Royze: What do you like about working with each other? Do you play off of your strengths and common interests or not?
Nick: We only email. This is actually the second time we are seeing each other.
Gili: Yeah, we never see each other. We just had lunch where we sat down and IM’d each other.
Nick: On a more serious note…
Gili: Nick is very organized and on top of things. He writes very well and sends very formal emails that are very clear
Nick: Yes, formality is key to a good e-mail.
Gili: Formality is key with him. We can never be friends because he keeps this professional, stern distance.
Nick:…except during trivia……
……Gili is very knowledgeable on the topic and actually took a class with Jack which is very impressive. She therefore has a much broader understanding of cyber security and is a much better writer than me. I read her synopsis and immediately used it as a format for mine. I also appreciate the fact that she can really focus on cyber security even with her other projects. Sometimes it seems like she is doing twice the work that I do, and faster!
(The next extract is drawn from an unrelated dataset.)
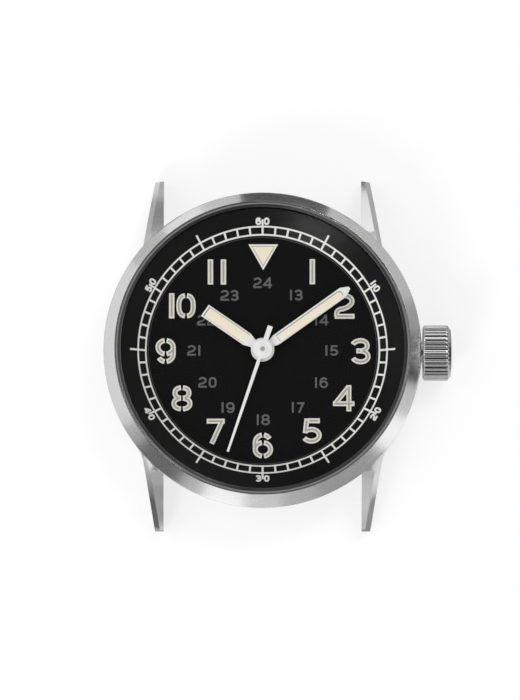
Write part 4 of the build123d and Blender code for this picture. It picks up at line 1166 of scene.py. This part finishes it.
def plain_glow(name, tone):
    """Even tone of a reflector, whatever light falls on it."""
    shader = Shader(name)
    glow = shader.node("ShaderNodeEmission", None, {"Color": grey(1.0), "Strength": tone})
    shader.node("ShaderNodeOutputMaterial", None, {"Surface": glow})
    return shader.material


def make_reflector(name, outline, start, end, tone):
    """Curved card: an outline of radius and height carried from one angle to another, in degrees
    anticlockwise from 3 o'clock."""
    angles = np.radians(np.linspace(start, end, 12))
    make_card(name, carried_round(outline, angles), tone)


def make_screen(name, across, outline, tone):
    """Card whose outline of Y and height is drawn out along X, from one side to the other."""
    make_card(name, np.array([[(x, y, z) for y, z in outline] for x in across], float), tone)


def make_card(name, points, tone):
    """Card of an even tone, which only the rays that shiny surfaces send out can see."""
    card = stage_piece(name, grid(points, round_profile=False, capped=False), plain_glow(name, tone))
    card.visible_camera = False
    card.visible_diffuse = False
    card.visible_shadow = False
    card.visible_transmission = False


def make_reflectors():
    """Cards on the floor round the watch, a dark one round the lens overhead and one near each lug,
    which give the steel its light and dark stretches. Those on the floor are given by their first and
    last angle, the height of their outer edge and their tone."""
    inner, bend, outer = 24, 70, 90
    off_floor = 0.1
    left, right = (-28, -2), (2, 28)
    front = [(-32, 7), (-38, 20), (-36, 36)]
    cards = {
        "right_lower_card": (9, 22, 40, 0.42),
        "right_card": (22, 65, 40, 0.62),
        "top_card": (66, 98, 18, 0.09),
        "upper_card": (99, 112, 20, 0.72),
        "upper_left_card": (127, 143, 40, 0.62),
        "left_card": (143, 206, 40, 0.9),
        "lower_left_edge_card": (206, 215, 40, 0.5),
        "lower_left_card": (215, 236, 40, 0.15),
        "front_left_edge_card": (236, 246, 40, 0.62),
        "front_left_light": (246, 262, 40, 1.35),
        "front_card": (264, 278, 40, 0.8),
        "front_middle_card": (278, 292, 40, 0.55),
        "front_right_card": (292, 322, 40, 0.4),
        "lower_right_light": (324, 337, 40, 1.3),
        "lower_right_card": (338, 351, 40, 0.72),
    }
    for name, (start, end, rise, tone) in cards.items():
        outline = [(inner, off_floor), (bend, off_floor), (outer, rise)]
        make_reflector(name, outline, start, end, tone)
    make_reflector("lens_card", [(0, 300), (165, 300)], 0, 360, 0.12)
    make_reflector("crown_card", [(27, off_floor), (bend, off_floor), (outer, 30)], -9, 9, 0.03)
    make_screen("front_left_lug_card", left, front, 0.03)
    make_screen("front_right_lug_card", right, front, 0.6)
    make_screen("back_left_lug_card", left, [(33, 9), (38, 20), (36, 36)], 0.3)
    make_screen("back_right_lug_card", (6, 28), [(32, 5), (38, 20), (36, 36)], 1.3)


def make_world():
    """Pale even surroundings, which show as white."""
    world = bpy.data.worlds.new("studio")
    shader = Shader(world)
    tone = shader.blend(seen_rays(shader), grey(0.5), grey(1.0))
    sky = shader.node("ShaderNodeBackground", None, {"Color": tone})
    shader.node("ShaderNodeOutputWorld", None, {"Surface": sky})
    bpy.context.scene.world = world


def make_camera():
    """Long lens above the dial, tilted a little towards 6 o'clock, aimed so that the dial's middle
    falls on its pixel."""
    lens = bpy.data.cameras.new("camera")
    lens.sensor_width = sensor_width
    lens.lens = sensor_width * camera_distance / (image_height_px * pixel)
    lens.clip_start = 0.01
    lens.clip_end = 10
    holder = bpy.data.objects.new("camera", lens)
    aim_x = (image_width_px / 2 - dial_centre_px[0]) * pixel
    aim_y = (dial_centre_px[1] - image_height_px / 2) * pixel / math.sin(camera_elevation)
    back = np.array([0, -math.cos(camera_elevation), math.sin(camera_elevation)])
    aim = np.array([aim_x, aim_y, dial_top])
    holder.location = (aim + back * camera_distance) * MM
    holder.rotation_mode = "QUATERNION"
    holder.rotation_quaternion = facing((-back).tolist())
    bpy.context.collection.objects.link(holder)
    bpy.context.scene.camera = holder


def make_studio():
    """Floor, surroundings, cards, lamps and camera."""
    make_floor()
    make_world()
    make_reflectors()
    make_lamp("left_lamp", (-380, 40, 460), (320, 420), 0.8)
    make_lamp("front_lamp", (-230, -430, 330), (170, 130), 1.3)
    make_lamp("right_lamp", (230, 270, 500), (220, 220), 0.9)
    make_camera()
    bpy.context.scene.view_settings.view_transform = "Standard"


dress_frame_nodes()
true_round_walls(smooth_copy("case_middle", "case", "case_steel", sharp=24))
make_bezel()
make_gasket()
make_glass()
make_chapter_ring()
make_crown()
make_hands()
make_hour_numerals()
make_day_numerals()
make_minute_track()
make_top_triangle()
make_studio()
Royze: Tying in your experience here at Berkman, is there any other group you want to work more with or get to know more?
Gili: The lounge people are awesome.
Nick: Yeah! I wish we had more time interacting with the professors. I honestly feel we could have done 3-4 hrs with JZ. Perhaps intern’s hour should start at 2 and stretch till 6.
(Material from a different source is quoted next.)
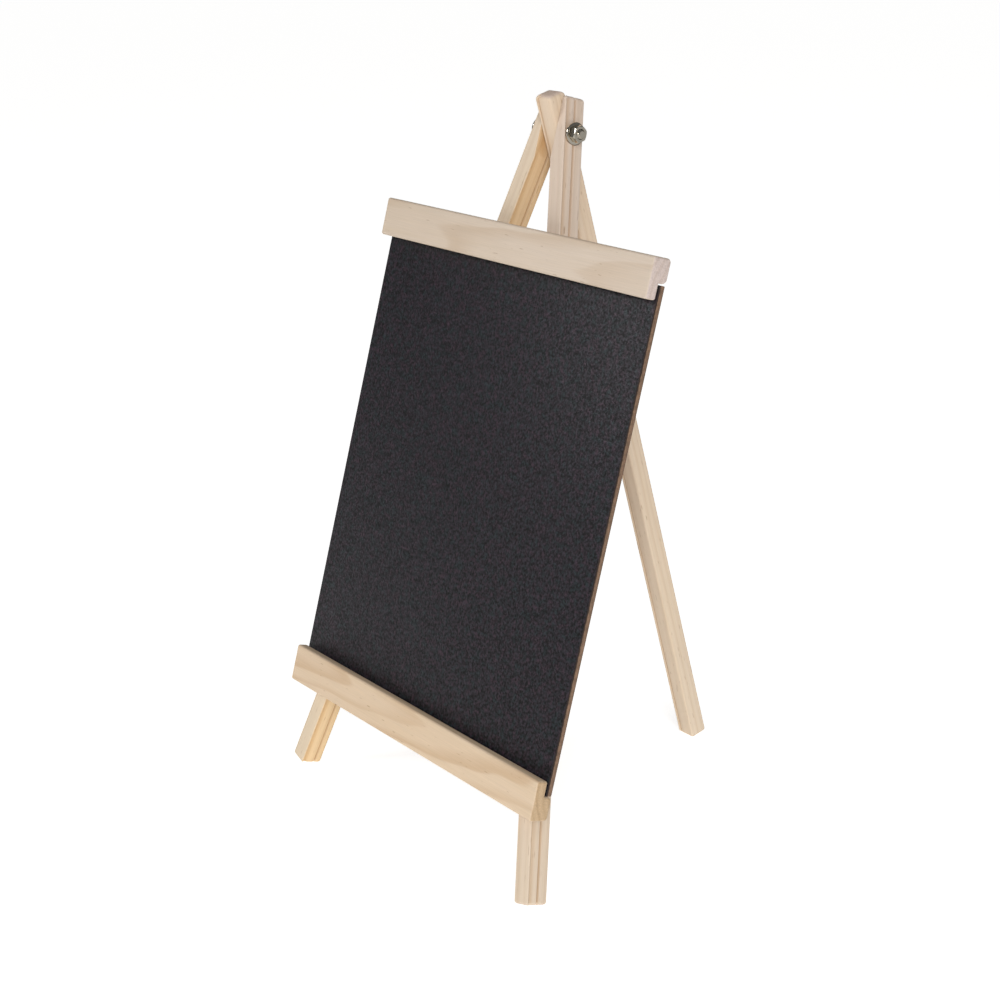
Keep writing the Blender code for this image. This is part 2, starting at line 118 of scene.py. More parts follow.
# tints are the piece's own cast, from its lower or left end to its upper or right end; a side tint
# is laid on the face that looks along the stick's own x
def sandedPine(name, place, pith, drift, tints, length, depth=0.55, shift=0.0, sideTint=None, ends=None):
    material, tree, shader = newMaterial(name)
    coords = addNode(tree, "TexCoord")
    stick = addNode(tree, "Mapping", {
        "Vector": coords.outputs["Object"], "Location": place.to_translation(),
        "Rotation": place.to_euler(), "Scale": (mm, mm, mm)}, vector_type="TEXTURE")
    moved = addNode(tree, "VectorMath", {
        0: stick.outputs[0], 1: (shift, shift * 0.7, shift * 3)}, operation="ADD")

    # rings, bent by a slow noise and drifting off the stick's axis
    slow = addNode(tree, "VectorMath", {0: moved.outputs[0], 1: (0.045, 0.045, 0.009)}, operation="MULTIPLY")
    wander = addNode(tree, "TexNoise", {"Vector": slow.outputs[0], "Scale": 1.0, "Detail": 2.0})
    centred = addNode(tree, "VectorMath", {
        0: wander.outputs["Color"], 1: (0.5, 0.5, 0.5)}, operation="SUBTRACT")
    bend = addNode(tree, "VectorMath", {
        0: centred.outputs[0], 1: [pine["wanderMm"] * 2] * 3, 2: stick.outputs[0]}, operation="MULTIPLY_ADD")
    split = addNode(tree, "SeparateXYZ", {0: bend.outputs[0]})
    driftX = addNode(tree, "Math", {
        0: split.outputs[2], 1: drift[0], 2: -pith[0]}, operation="MULTIPLY_ADD")
    driftY = addNode(tree, "Math", {
        0: split.outputs[2], 1: drift[1], 2: -pith[1]}, operation="MULTIPLY_ADD")
    fromPithX = addNode(tree, "Math", {0: split.outputs[0], 1: driftX.outputs[0]}, operation="ADD")
    fromPithY = addNode(tree, "Math", {0: split.outputs[1], 1: driftY.outputs[0]}, operation="ADD")
    radial = addNode(tree, "CombineXYZ", {0: fromPithX.outputs[0], 1: fromPithY.outputs[0]})
    radius = addNode(tree, "VectorMath", {0: radial.outputs[0]}, operation="LENGTH")
    years = addNode(tree, "Math", {0: radius.outputs["Value"], 1: pine["ringMm"]}, operation="DIVIDE")
    season = addNode(tree, "Math", {0: years.outputs[0]}, operation="FRACT")
    year = addNode(tree, "Math", {0: years.outputs[0]}, operation="FLOOR")
    harsh = addNode(tree, "TexWhiteNoise", {"W": year.outputs[0]}, noise_dimensions="1D")
    latewood = addNode(tree, "ValToRGB", {0: season.outputs[0]}, stops=[
        (0.0, 0.12), (0.45, 0.1), (0.84, 1.0), (0.93, 0.85), (1.0, 0.12)])
    strength = addNode(tree, "MapRange", {0: harsh.outputs["Value"], 3: 0.35 * depth, 4: depth})
    rings = addNode(tree, "Math", {0: latewood.outputs[0], 1: strength.outputs[0]}, operation="MULTIPLY")

    # fibres, drawn about 0.4 mm across because real ones are too fine to show, and resin flecks about
    # 6 mm long
    thin = addNode(tree, "VectorMath", {0: moved.outputs[0], 1: (2.4, 2.4, 0.05)}, operation="MULTIPLY")
    fibres = addNode(tree, "TexNoise", {
        "Vector": thin.outputs[0], "Scale": 1.0, "Detail": 3.0, "Roughness": 0.6})
    wide = addNode(tree, "VectorMath", {0: moved.outputs[0], 1: (0.35, 0.35, 0.012)}, operation="MULTIPLY")
    clouds = addNode(tree, "TexNoise", {"Vector": wide.outputs[0], "Scale": 1.0, "Detail": 2.0})
    short = addNode(tree, "VectorMath", {0: moved.outputs[0], 1: (1.3, 1.3, 0.16)}, operation="MULTIPLY")
    pores = addNode(tree, "TexNoise", {"Vector": short.outputs[0], "Scale": 1.0, "Detail": 1.0})
    flecks = addNode(tree, "MapRange", {0: pores.outputs["Fac"], 1: 0.71, 2: 0.78, 4: 0.55})

    early = addNode(tree, "MixRGB", {
        0: clouds.outputs["Fac"], 1: srgb(pine["early"]), 2: srgb(pine["earlyWarm"])})
    ringed = addNode(tree, "MixRGB", {0: rings.outputs[0], 1: early.outputs[0], 2: srgb(pine["late"])})
    flecked = addNode(tree, "MixRGB", {0: flecks.outputs[0], 1: ringed.outputs[0], 2: srgb(pine["fleck"])})
    along = addNode(tree, "SeparateXYZ", {0: stick.outputs[0]})
    lengthwise = addNode(tree, "MapRange", {0: along.outputs[2], 1: 0.0, 2: length})
    tint = addNode(tree, "MixRGB", {0: lengthwise.outputs[0], 1: srgb(tints[0]), 2: srgb(tints[1])})
    grained = addNode(tree, "MapRange", {0: fibres.outputs["Fac"], 1: 0.25, 2: 0.75, 3: 0.93, 4: 1.05})
    moulding = addNode(tree, "Attribute", attribute_name="mouldingDepth")
    burnished = addNode(tree, "MixRGB", {
        0: moulding.outputs["Fac"], 1: flecked.outputs[0], 2: srgb(pine["cutter"])}, blend_type="MULTIPLY")
    face = addNode(tree, "VectorMath", {0: burnished.outputs[0], 3: grained.outputs[0]}, operation="SCALE")

    # end grain: where the surface looks along the stick
    grainAxis = place.to_3x3() @ Vector((0, 0, 1))
    facing = addNode(tree, "VectorMath", {0: coords.outputs["Normal"], 1: grainAxis}, operation="DOT_PRODUCT")
    square = addNode(tree, "Math", {0: facing.outputs["Value"]}, operation="ABSOLUTE")
    endGrain = addNode(tree, "MapRange", {0: square.outputs[0], 1: 0.55, 2: 0.85})
    grit = addNode(tree, "TexNoise", {
        "Vector": moved.outputs[0], "Scale": 1.6, "Detail": 4.0, "Roughness": 0.7})
    gritty = addNode(tree, "MapRange", {0: grit.outputs["Fac"], 1: 0.3, 2: 0.7, 3: 0.78, 4: 1.1})
    endEarly, endLate = ends or pine["ends"]
    sawnEnd = addNode(tree, "MixRGB", {0: rings.outputs[0], 1: srgb(endEarly), 2: srgb(endLate)})
    endShade = addNode(tree, "VectorMath", {0: sawnEnd.outputs[0], 3: gritty.outputs[0]}, operation="SCALE")
    bare = addNode(tree, "MixRGB", {0: endGrain.outputs[0], 1: face.outputs[0], 2: endShade.outputs[0]})
    shade = addNode(tree, "VectorMath", {0: bare.outputs[0], 1: tint.outputs[0]}, operation="MULTIPLY")
    if sideTint:
        sideAxis = place.to_3x3() @ Vector((1, 0, 0))
        sideways = addNode(tree, "VectorMath", {
            0: coords.outputs["Normal"], 1: sideAxis}, operation="DOT_PRODUCT")
        onSide = addNode(tree, "MapRange", {0: sideways.outputs["Value"], 1: 0.3, 2: 0.8})
        shade = addNode(tree, "MixRGB", {
            0: onSide.outputs[0], 1: shade.outputs[0], 2: srgb(sideTint)}, blend_type="MULTIPLY")

    dull = addNode(tree, "MapRange", {
        0: fibres.outputs["Fac"], 1: 0.2, 2: 0.8, 3: pine["roughness"] - 0.06, 4: pine["roughness"] + 0.1})
    relief = addNode(tree, "MixRGB", {
        0: endGrain.outputs[0], 1: fibres.outputs["Fac"], 2: grit.outputs["Fac"]})
    sunk = addNode(tree, "Math", {
        0: rings.outputs[0], 1: -0.25, 2: relief.outputs[0]}, operation="MULTIPLY_ADD")
    bump = addNode(tree, "Bump", {"Height": sunk.outputs[0], "Strength": 0.35, "Distance": 0.06 * mm})
    tree.links.new(shade.outputs[0], shader.inputs["Base Color"])
    tree.links.new(dull.outputs[0], shader.inputs["Roughness"])
    tree.links.new(bump.outputs[0], shader.inputs["Normal"])
    shader.inputs["IOR"].default_value = pine["ior"]
    return material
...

Royze: What are your favourite blogs?
Gili: Do we have to say Jack’s blog? [Jack Goldsmith leads the cybersecurity wiki project and blogs about national security and legal issues here]
Nick: Honestly, the Lawfare blog is pretty good
Gili: Other than Jack’s blog, I read XKCD which is more of a comic strip than a blog

Royze: If anyone wanted to learn more about cyber security, where should they go?
Gili: shameless plug –

Any last words?

Gili & Nick: Free coffee! We love that – please communicate our sincere appreciation to the powers that be for that!